Today, after the start of the large-scale invasion, the video has taken on a new meaning, as it makes the multi-layered connection between the Ukrainians and the Ukrainian land even clearer. About half of the filming locations in the Kyiv region were occupied by Russian troops in February and March 2022 and mutilated by tank tracks.
Being a refugee everywhere even here in virtual reality, Maria tries to find a connection between her old and new life, using soil from her homeland as a fundamental basis that painfully disappears at the same time on the horizon. Understanding the impossibility of putting these memories together awakens us from our dreamlike state and makes us realize that the work of re-examining the experience should never stop so that future generations can find this archive intact.

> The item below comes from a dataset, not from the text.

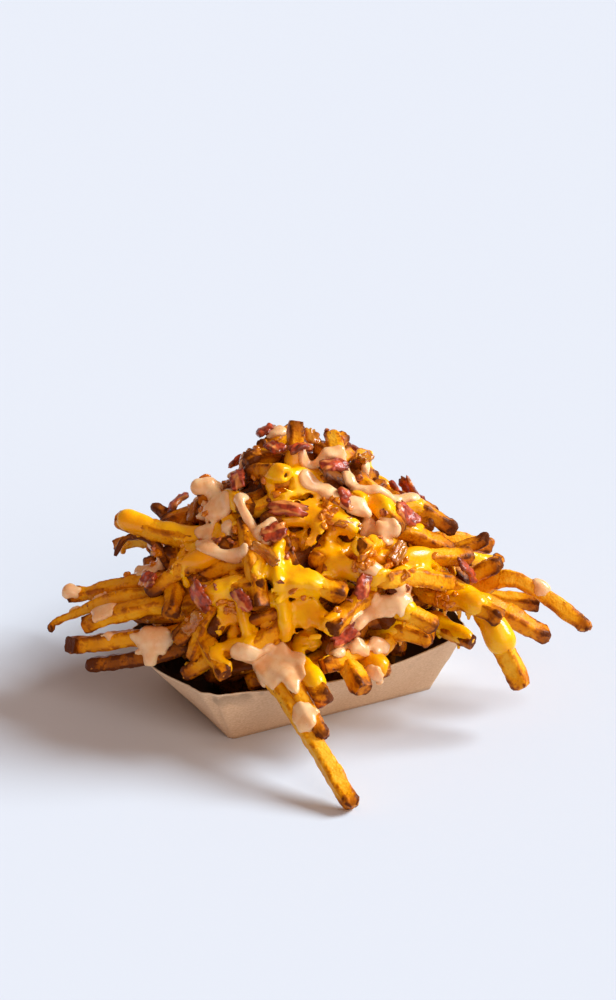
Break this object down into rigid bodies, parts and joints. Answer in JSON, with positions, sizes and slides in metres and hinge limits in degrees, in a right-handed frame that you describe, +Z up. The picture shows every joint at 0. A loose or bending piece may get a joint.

The project consists of limited edition film photos and HD video. Authors: Maria Proshkowska and Serghiy Morgunov.
Art Installation, 45×30 cm, a doll created with traditional Ukrainian homemade and Taiwanese fabric and stuffed with Ukrainian wheat grain burned due to a direct russian missile hit, 2024
Rethinking an important element of Ukrainian tradition — the Motanka doll — the artist creates an object made of textiles and grain which traditionally symbolizes prosperity and is a strong sacred object for Ukrainians. By hypertrophying the size of the doll, the artist draws attention to how desperately the modern world needs hope in the face of uncertainty and crisis. The layering of traditional Ukrainian fabric and Taiwanese fabric is an attempt to dive into the study of both cultures and look boldly into the most tragic chapters of their histories.
By dressing the doll, layer by layer, the artist seems to be rewinding the wound, trying to reduce the unspoken pain of destruction and war — the doll’s body is filled with Ukrainian wheat grain that was burnt as a result of a direct hit by a russian missile. The doll’s silent face with no eyes does not answer the complex questions we are posed in front of uncertainty. It stands as a testament to resilience, impervious to manipulation and propaganda. Within itself, the doll conceals the memory of generations grappling with destruction, colonization, and the relentless suppression of the quest for freedom.
Will we be able to keep this memory and transform its most painful moments into the strength to move forward? Are we brave enough to withstand whatever we may later learn from its deepest corners?
Thin (in)visible line
Art installation, 68 printed film photos, yellow tape 22 mm wide. Photos of a performative action that took place at the Treasure Hill Artist Village, Taipei, January 7th, 2024. Photographer CHIA-YU,CHOU (周佳諭)
“Working with a local art spot and its temporary area of residence, the artist creates a performative action with chalk. By drawing an almost imaginary, very vulnerable, and disappearing line around the Treasure Hill Artist Village, the artist is practically making a political statement that this territory belongs to art, is free and in this poetic way is protected from any attempts to capture and enslave it.
By creating this cultural boundary, the artist tries to create a reason to reflect on the importance of self-identification and inner freedom in the face of threats of tyranny. Can this thin, disappearing line protect this island within an island and its inhabitants? Is this all we can expect from the invasion of an insidious enemy whose task is to destroy?
Faced with the brutality of the war that came to her homeland, forced refuge, and the endless pain of realizing the consequences of destruction, the artist transforms traditional Ukrainian beliefs about women being the keepers of the home and adds a feminist context to these ideas through activism and action.
In her practice, the artist often works with the theme of the invisibility of (her) work and in this artistic message, she exploits and explores this issue again and comes to a new form of artistic expression through working with chalk.
In an attempt to find in today a connection between the future and the past, the artist draws a line that will leave only a memory”.
Single-channel 4K video, sound, 22 min 52 sec. Contains fragments of “Farina” performance documentation, which took place on September 17th, 2023 at MAMbo, Italy.
The video artwork contains fragments of the video documentation of the artist’s performance “Farina”, which took place in 2023 at MAMbo, Bologna. During the performance, the artist was making flour for 5 hours in a row from wheat grain which was burnt by a russian missile.
In this absurd and beautiful action, the artist demonstrated the value of every single grain and the price that the world pays for the aggressor’s ambitions. Here, this video is a meditative medium that invites reflection on the need of hard work to re-examine traumatic experiences.
The endless movement of the millstone is reminiscent of the cyclical nature of history and the mistakes that descendants always have to correct after previous generations. This grain was reborn from the ashes, so maybe we have a chance to do the same again?